Write out every line of the material exactly as it appears.

Part of a data file

= = =

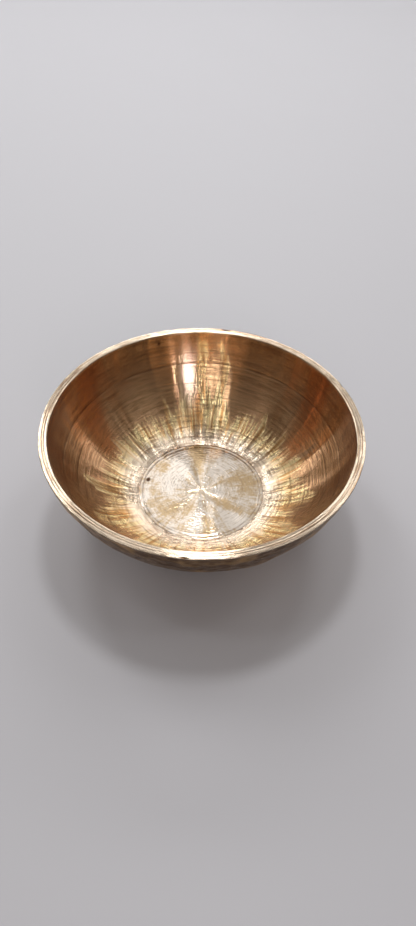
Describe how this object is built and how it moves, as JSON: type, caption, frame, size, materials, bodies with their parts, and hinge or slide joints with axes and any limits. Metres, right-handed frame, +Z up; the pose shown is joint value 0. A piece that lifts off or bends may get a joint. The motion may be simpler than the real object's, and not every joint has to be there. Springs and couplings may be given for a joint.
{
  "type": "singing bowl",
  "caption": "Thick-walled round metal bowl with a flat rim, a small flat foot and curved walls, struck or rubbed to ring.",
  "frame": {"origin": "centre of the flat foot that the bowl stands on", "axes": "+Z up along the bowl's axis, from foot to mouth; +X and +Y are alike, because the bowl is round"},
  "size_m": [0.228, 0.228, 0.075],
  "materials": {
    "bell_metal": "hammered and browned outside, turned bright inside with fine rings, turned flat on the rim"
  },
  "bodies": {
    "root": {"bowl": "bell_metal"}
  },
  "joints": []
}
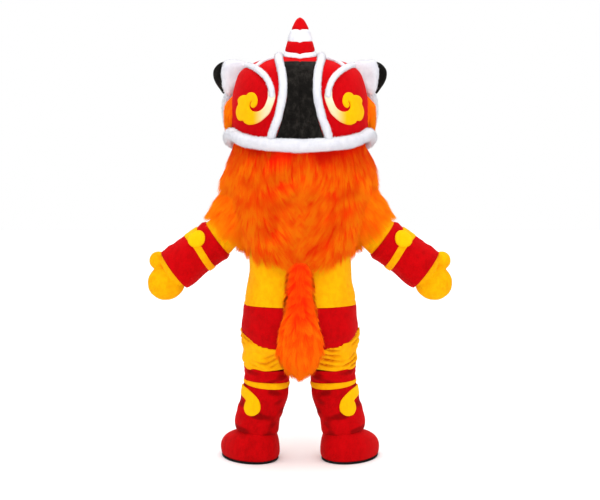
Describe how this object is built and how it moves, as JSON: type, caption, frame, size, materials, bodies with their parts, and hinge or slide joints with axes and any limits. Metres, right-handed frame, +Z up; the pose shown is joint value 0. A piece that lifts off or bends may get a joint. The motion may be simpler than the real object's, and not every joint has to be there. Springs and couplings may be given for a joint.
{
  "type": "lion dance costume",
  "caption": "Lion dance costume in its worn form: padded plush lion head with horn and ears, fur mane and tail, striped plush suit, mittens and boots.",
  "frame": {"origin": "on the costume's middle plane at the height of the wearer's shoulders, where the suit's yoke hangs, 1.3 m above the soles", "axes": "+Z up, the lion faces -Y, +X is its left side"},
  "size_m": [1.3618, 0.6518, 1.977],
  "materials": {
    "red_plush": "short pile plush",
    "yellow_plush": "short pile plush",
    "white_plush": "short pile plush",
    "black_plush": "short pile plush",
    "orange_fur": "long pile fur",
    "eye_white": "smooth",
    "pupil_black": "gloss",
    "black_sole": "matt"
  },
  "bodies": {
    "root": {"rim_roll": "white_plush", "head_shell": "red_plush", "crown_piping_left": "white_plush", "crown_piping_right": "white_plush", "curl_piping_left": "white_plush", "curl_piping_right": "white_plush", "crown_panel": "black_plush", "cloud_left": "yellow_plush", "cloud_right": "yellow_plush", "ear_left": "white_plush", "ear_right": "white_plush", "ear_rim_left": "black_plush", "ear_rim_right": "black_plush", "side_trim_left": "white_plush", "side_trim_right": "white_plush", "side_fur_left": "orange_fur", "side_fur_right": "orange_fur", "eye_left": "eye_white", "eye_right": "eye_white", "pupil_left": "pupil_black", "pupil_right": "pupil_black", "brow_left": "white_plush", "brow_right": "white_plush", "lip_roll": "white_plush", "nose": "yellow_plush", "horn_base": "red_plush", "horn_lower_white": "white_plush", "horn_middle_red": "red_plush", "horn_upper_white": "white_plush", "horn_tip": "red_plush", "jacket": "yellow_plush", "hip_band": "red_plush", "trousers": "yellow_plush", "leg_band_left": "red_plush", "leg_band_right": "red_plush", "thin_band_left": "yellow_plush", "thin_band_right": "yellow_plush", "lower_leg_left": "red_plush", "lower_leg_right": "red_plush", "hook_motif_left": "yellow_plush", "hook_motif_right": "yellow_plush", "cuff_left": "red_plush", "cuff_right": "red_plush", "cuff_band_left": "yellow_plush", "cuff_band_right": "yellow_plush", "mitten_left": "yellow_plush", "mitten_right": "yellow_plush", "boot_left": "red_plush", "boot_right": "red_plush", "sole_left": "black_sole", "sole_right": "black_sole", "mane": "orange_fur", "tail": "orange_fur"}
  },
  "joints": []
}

= = =

_FULL RESPONSE_
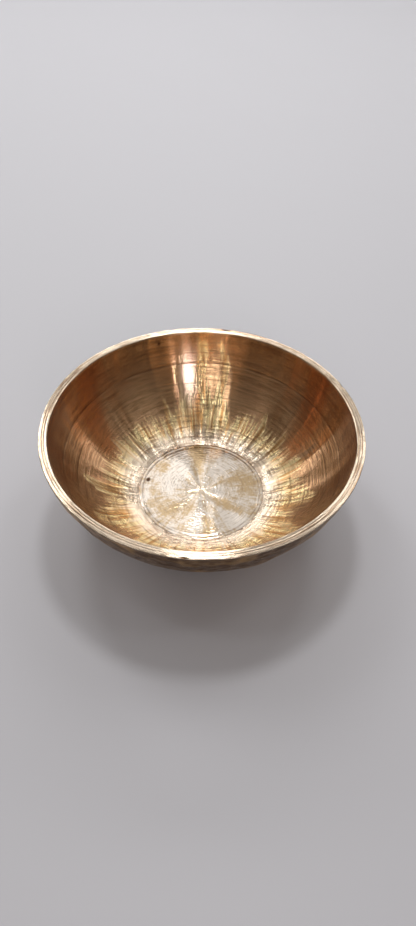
Describe how this object is built and how it moves, as JSON: type, caption, frame, size, materials, bodies with their parts, and hinge or slide joints with axes and any limits. Metres, right-handed frame, +Z up; the pose shown is joint value 0. A piece that lifts off or bends may get a joint. The motion may be simpler than the real object's, and not every joint has to be there. Springs and couplings may be given for a joint.
{
  "type": "singing bowl",
  "caption": "Thick-walled round metal bowl with a flat rim, a small flat foot and curved walls, struck or rubbed to ring.",
  "frame": {"origin": "centre of the flat foot that the bowl stands on", "axes": "+Z up along the bowl's axis, from foot to mouth; +X and +Y are alike, because the bowl is round"},
  "size_m": [0.228, 0.228, 0.075],
  "materials": {
    "bell_metal": "hammered and browned outside, turned bright inside with fine rings, turned flat on the rim"
  },
  "bodies": {
    "root": {"bowl": "bell_metal"}
  },
  "joints": []
}
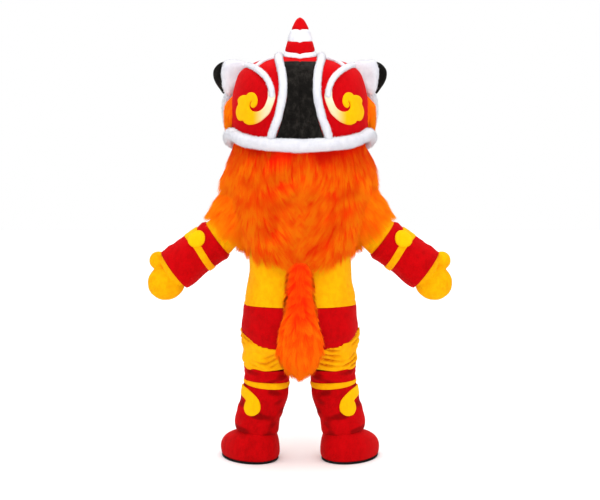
Describe how this object is built and how it moves, as JSON: type, caption, frame, size, materials, bodies with their parts, and hinge or slide joints with axes and any limits. Metres, right-handed frame, +Z up; the pose shown is joint value 0. A piece that lifts off or bends may get a joint. The motion may be simpler than the real object's, and not every joint has to be there. Springs and couplings may be given for a joint.
{
  "type": "lion dance costume",
  "caption": "Lion dance costume in its worn form: padded plush lion head with horn and ears, fur mane and tail, striped plush suit, mittens and boots.",
  "frame": {"origin": "on the costume's middle plane at the height of the wearer's shoulders, where the suit's yoke hangs, 1.3 m above the soles", "axes": "+Z up, the lion faces -Y, +X is its left side"},
  "size_m": [1.3618, 0.6518, 1.977],
  "materials": {
    "red_plush": "short pile plush",
    "yellow_plush": "short pile plush",
    "white_plush": "short pile plush",
    "black_plush": "short pile plush",
    "orange_fur": "long pile fur",
    "eye_white": "smooth",
    "pupil_black": "gloss",
    "black_sole": "matt"
  },
  "bodies": {
    "root": {"rim_roll": "white_plush", "head_shell": "red_plush", "crown_piping_left": "white_plush", "crown_piping_right": "white_plush", "curl_piping_left": "white_plush", "curl_piping_right": "white_plush", "crown_panel": "black_plush", "cloud_left": "yellow_plush", "cloud_right": "yellow_plush", "ear_left": "white_plush", "ear_right": "white_plush", "ear_rim_left": "black_plush", "ear_rim_right": "black_plush", "side_trim_left": "white_plush", "side_trim_right": "white_plush", "side_fur_left": "orange_fur", "side_fur_right": "orange_fur", "eye_left": "eye_white", "eye_right": "eye_white", "pupil_left": "pupil_black", "pupil_right": "pupil_black", "brow_left": "white_plush", "brow_right": "white_plush", "lip_roll": "white_plush", "nose": "yellow_plush", "horn_base": "red_plush", "horn_lower_white": "white_plush", "horn_middle_red": "red_plush", "horn_upper_white": "white_plush", "horn_tip": "red_plush", "jacket": "yellow_plush", "hip_band": "red_plush", "trousers": "yellow_plush", "leg_band_left": "red_plush", "leg_band_right": "red_plush", "thin_band_left": "yellow_plush", "thin_band_right": "yellow_plush", "lower_leg_left": "red_plush", "lower_leg_right": "red_plush", "hook_motif_left": "yellow_plush", "hook_motif_right": "yellow_plush", "cuff_left": "red_plush", "cuff_right": "red_plush", "cuff_band_left": "yellow_plush", "cuff_band_right": "yellow_plush", "mitten_left": "yellow_plush", "mitten_right": "yellow_plush", "boot_left": "red_plush", "boot_right": "red_plush", "sole_left": "black_sole", "sole_right": "black_sole", "mane": "orange_fur", "tail": "orange_fur"}
  },
  "joints": []
}